第150回 管理職に求められるリーダーシップ行動の変容 〜指示・命令から傾聴そして支援へ〜

2023.6.9 山口 裕幸(九州大学 教授)

 近年注目を集めるリーダーシップ理論として、サーバント(servant:奉仕者的)リーダーシップやハンブル(humble:謙虚な)リーダーシップ、さらにはセキュアベース(securebase:安全基地)リーダーシップ、インクルーシブ(inclusive:包摂的)リーダーシップ等があげられる。これらの理論に共通する特性は、部下の自主性とやる気を引き出し、成長を促す働きかけに重心を置いていることがあげられる。

 なぜ部下育成を主眼とする理論が次々と提唱され、注目を集めるのであろうか。その大きな理由のひとつに、管理職がその判断のもとに部下を指示や命令で動かすことよりも、部下が状況に応じて的確に判断し、行動する力量を高めることの方が、創造的変革を実践し持続可能性の高い組織に近づくには"合理的で効率的なアプローチ"であると考えられることがある。

 こうしたリーダーシップ観の変容は、組織管理に対する観念の変化を反映したものと言えるだろう。旧来の組織管理は、職階に基づく権力や規則によって成員を支配し統制する"ガバメント型"を基本としてきた。しかし、長期にわたって組織を生産的に管理していくには、組織成員間の葛藤を適切に解決しながら、外的環境に適応していく必要がある。そうした葛藤解決や環境適応を適切に行っていくには、対話と調整によって成員を統治する"ガバナンス型"を加味していく必要性が指摘されるようになっている(図1参照)。

 対話と調整とは、部下の話を傾聴し、部下が自律的に問題解決していく行動を支援することを意味する。冒頭で取り上げた部下育成を重視するリーダーシップ理論は、このような組織管理観、リーダーシップ観の変容に刺激を受けて発想されたものと見ることもできるだろう。

 例えば、組織行動学の重鎮シャイン(E.H.Schein)が提唱しているハンブル・リーダーシップにおいては、部下・同僚との「関係(過去のやりとりに基づいて見たい、互いの行動を、互いに予想できる状態)」をベースとしてリーダーシップを考えることの大切さが指摘されている。その中で、関係はレベル-1から3までの4段階に区分されていて、レベル2(=同僚や部下との間で個人としての全人格を認め合う関係)以上の関係構築が期待されている。

 部下育成の重要性は管理職に就くほとんどの人が認識しているものだろう。部下の話に耳を傾け、自律的な問題解決を促すことの大切さも理解しているだろう。しかしながら、これらのことは、「頭ではわかっていても、つい忘れてしまいがち」な行動指針であるようだ。

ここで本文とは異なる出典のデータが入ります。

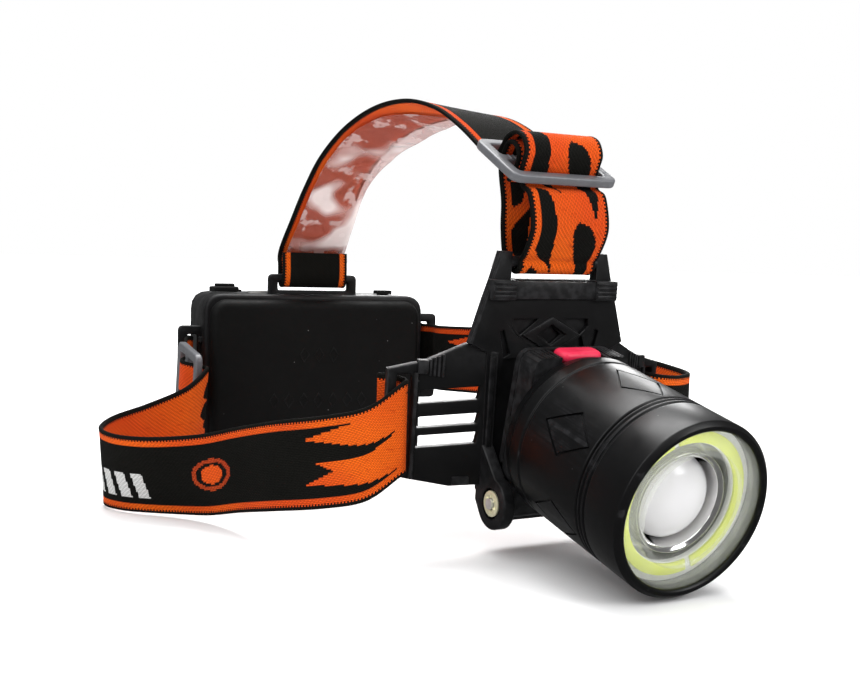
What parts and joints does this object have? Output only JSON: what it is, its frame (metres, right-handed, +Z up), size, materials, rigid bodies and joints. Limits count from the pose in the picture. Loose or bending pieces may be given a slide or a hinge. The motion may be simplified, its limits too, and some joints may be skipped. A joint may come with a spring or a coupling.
{
  "type": "headlamp",
  "caption": "Zooming headlamp on a swept front bracket, with a rear battery box, two side straps and a top strap of elastic webbing.",
  "frame": {"origin": "on the surface the headlamp lies on, under the middle of its bounding box", "axes": "+Z up, the lamp shines towards -Y, +X is the wearer's left"},
  "size_m": [0.1694, 0.24, 0.1276],
  "materials": {
    "black_plastic": "moulded black ABS, fine matt grain",
    "black_anodised": "satin black anodised",
    "rubber": "matt black rubber",
    "button_rubber": "red silicone rubber, satin",
    "clear": "clear moulded optic, polished",
    "chrome": "vacuum-plated reflector",
    "phosphor": "yellow-green phosphor coat",
    "white_board": "white solder mask on an aluminium board",
    "circuit_board": "green glass-epoxy board",
    "zinc": "yellow zinc plating",
    "steel": "nickel-plated steel",
    "aluminium": "turned aluminium",
    "webbing": "elastic jacquard webbing, orange flames on black",
    "grey_plastic": "satin grey acetal",
    "cell_wrap": "heat-shrink sleeve over the cell's can"
  },
  "bodies": {
    "root": {"front_bracket": "black_plastic", "hinge_pin": "zinc", "pin_clip_left": "zinc", "pin_clip_right": "zinc", "battery_case": "black_plastic", "battery_cell_lower": "cell_wrap", "battery_cell_upper": "cell_wrap", "contact_spring_lower": "steel", "contact_spring_upper": "steel", "contact_plate_lower": "steel", "contact_plate_upper": "steel", "charge_board": "circuit_board", "charge_port": "steel", "box_cable_gland": "rubber", "cover_pin": "steel", "front_pad": "rubber", "strap_right": "webbing", "strap_left": "webbing", "strap_top": "webbing", "slider_right": "grey_plastic", "slider_left": "grey_plastic", "slider_top": "grey_plastic"},
    "lamp_head": {"lamp_housing": "black_plastic", "housing_cover": "black_plastic", "housing_screw_1": "steel", "housing_screw_2": "steel", "housing_screw_3": "steel", "housing_screw_4": "steel", "lamp_cable_gland": "rubber", "driver_board": "circuit_board", "tact_switch": "steel", "slide_tube": "aluminium", "o_ring": "rubber", "heat_sink": "aluminium", "led_board": "white_board", "led_emitter": "phosphor"},
    "zoom_head": {"bezel": "black_anodised", "zoom_barrel": "black_anodised", "front_window": "clear", "cob_board": "white_board", "cob_ring": "phosphor", "lens_holder": "chrome", "centre_lens": "clear"},
    "switch_button": {"push_button": "button_rubber"},
    "rear_cover": {"battery_cover": "black_plastic"},
    "charge_plug": {"port_plug": "rubber"}
  },
  "joints": [
    {"name": "lamp_tilt", "type": "hinge", "parent": "root", "child": "lamp_head", "pos_m": [0.01557, -0.05721, 0.0146], "axis": [1, 0, 0], "range_deg": [-5, 70]},
    {"name": "zoom_slide", "type": "slide", "parent": "lamp_head", "child": "zoom_head", "axis": [0, -0.972, -0.2351], "range_m": [0, 0.008]},
    {"name": "button_press", "type": "slide", "parent": "lamp_head", "child": "switch_button", "axis": [0, 0.2351, -0.972], "range_m": [0, 0.0009], "stiffness_N_per_m": 900},
    {"name": "cover_open", "type": "hinge", "parent": "root", "child": "rear_cover", "pos_m": [0.0108, 0.1103, 0.0026], "axis": [-0.9903, 0.1392, 0], "range_deg": [0, 85]},
    {"name": "plug_close", "type": "hinge", "parent": "root", "child": "charge_plug", "pos_m": [-0.01638, 0.10084, 0.0657], "axis": [0.1392, 0.9903, 0], "range_deg": [0, 178]}
  ]
}
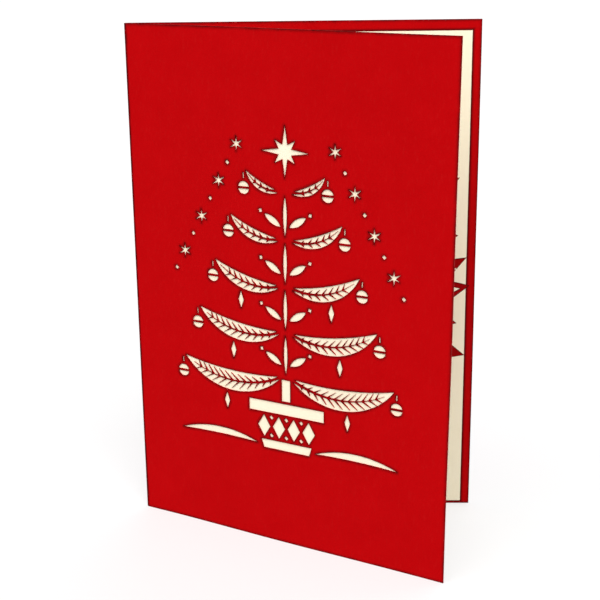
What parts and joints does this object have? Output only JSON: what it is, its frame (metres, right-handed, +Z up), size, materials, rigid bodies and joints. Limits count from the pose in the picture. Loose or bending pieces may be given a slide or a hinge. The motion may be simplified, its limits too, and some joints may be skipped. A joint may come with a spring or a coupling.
{
  "type": "greeting card",
  "caption": "Folded pop-up greeting card standing part open, with a laser-cut front panel, a cream liner and leaf fans that rise from its fold.",
  "frame": {"origin": "middle of the footprint of the open card, on the surface that its bottom edges stand on", "axes": "+Z up along the fold, +X from the fold towards the open mouth along the middle plane, +Y towards the back panel"},
  "size_m": [0.1184, 0.0626, 0.18],
  "materials": {
    "red_card": "uncoated dyed-through card, matt with a fine fibre tooth",
    "cream_paper": "uncoated cream paper, matt",
    "red_popup_card": "uncoated dyed-through card, matt, laser cut"
  },
  "bodies": {
    "root": {"cover": "red_card", "liner": "cream_paper", "popup_tier_1": "red_popup_card", "popup_tier_2": "red_popup_card", "popup_tier_3": "red_popup_card", "popup_tier_4": "red_popup_card"}
  },
  "joints": []
}
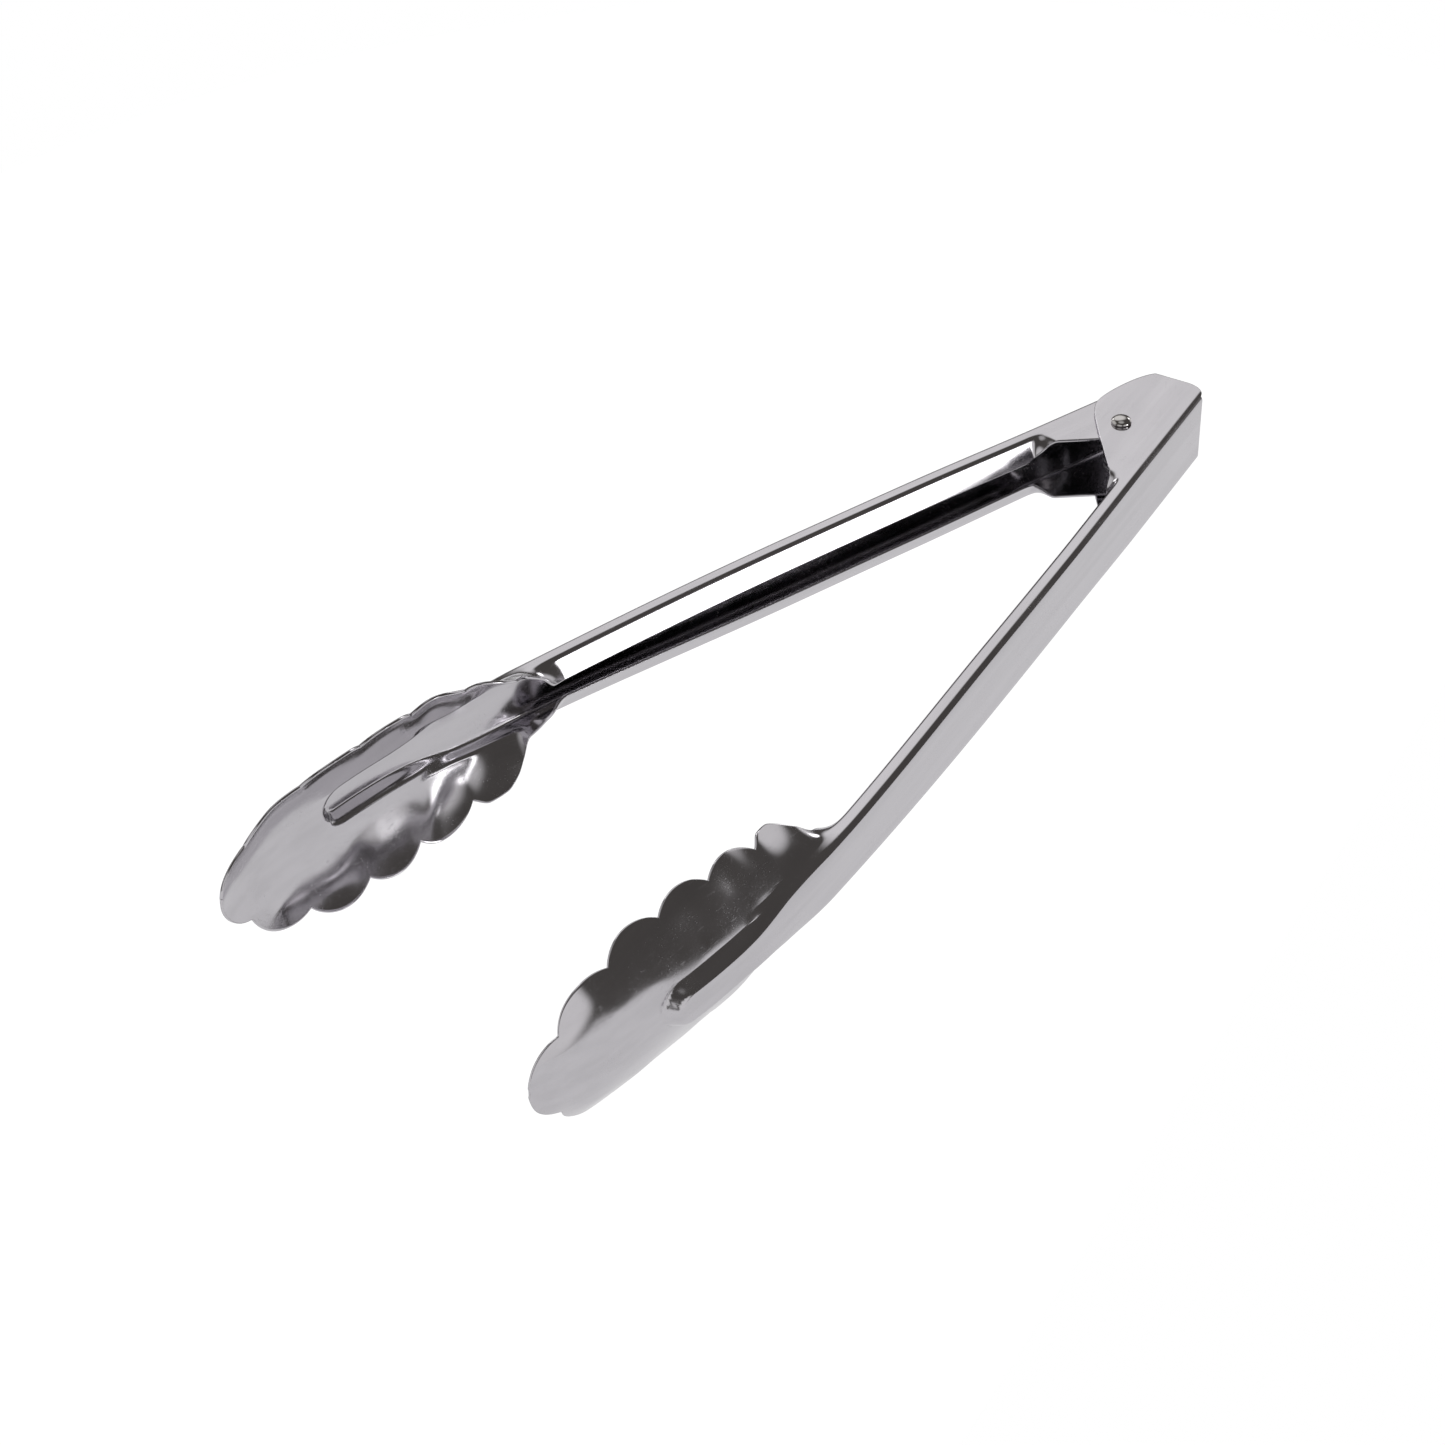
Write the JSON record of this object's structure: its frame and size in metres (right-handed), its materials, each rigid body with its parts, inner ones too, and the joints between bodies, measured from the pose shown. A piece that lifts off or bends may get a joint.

 というのも、次のような心理過程が存在すると思われるからである。すなわち、管理職に就いても、それが最終の目的地であるわけではない。管理職としてさらなる自己の成長と地位向上を目指すがゆえに、担当する部署の目標達成と成果向上に直結する仕事に優先して取り組むことになる。すなわち、自己の課題達成を指向する傾向はむしろ強くなる。「部下をきちんと統率して、動かし、目標を達成させる」方向に行動指針の重心が傾くのも無理からぬところである。

 しかも、管理職には人事評価や会計承認などの権限という伝家の宝刀が与えられている。部下を動かそうとするとき、権限の行使は安易な選択だと言われるだろうが、それでも効果的な武器になる。むしろ、容易に行使できるからこそ、部下を支持・命令で動かそうとして権限を振りかざす傾向に歯止めがかかりにくいとも言えるだろう。

 学校教育を見てもスポーツ指導を見ても、かつてのような体罰や叱責に依存した「無理にもやらせる」やり方は通用しなくなっている。コーチングの重要性も注目されている。まずは、部下を「自分の支配下にある目下の存在」としてとらえるのではなく、「自分と一緒に目標達成に取り組む協働者」としてとらえるところから始めることが大事だろう。信頼や敬意といったかなり高尚な人間関係の構築までを、いきなり必須条件として考えなくてもよいと思われる。「部下達が自律的に動き、成果をあげてくれるようになれば、自分も少しは楽になるなぁ」というくらいに考えて、部下の力量が高まることを期待して働きかけていくことが、少し遠回りで時間はかかっても、自分の管理職としての力量を高め、組織の持続可能性をも高めることにつながると考えられる。

※先生のご所属は執筆当時のものです。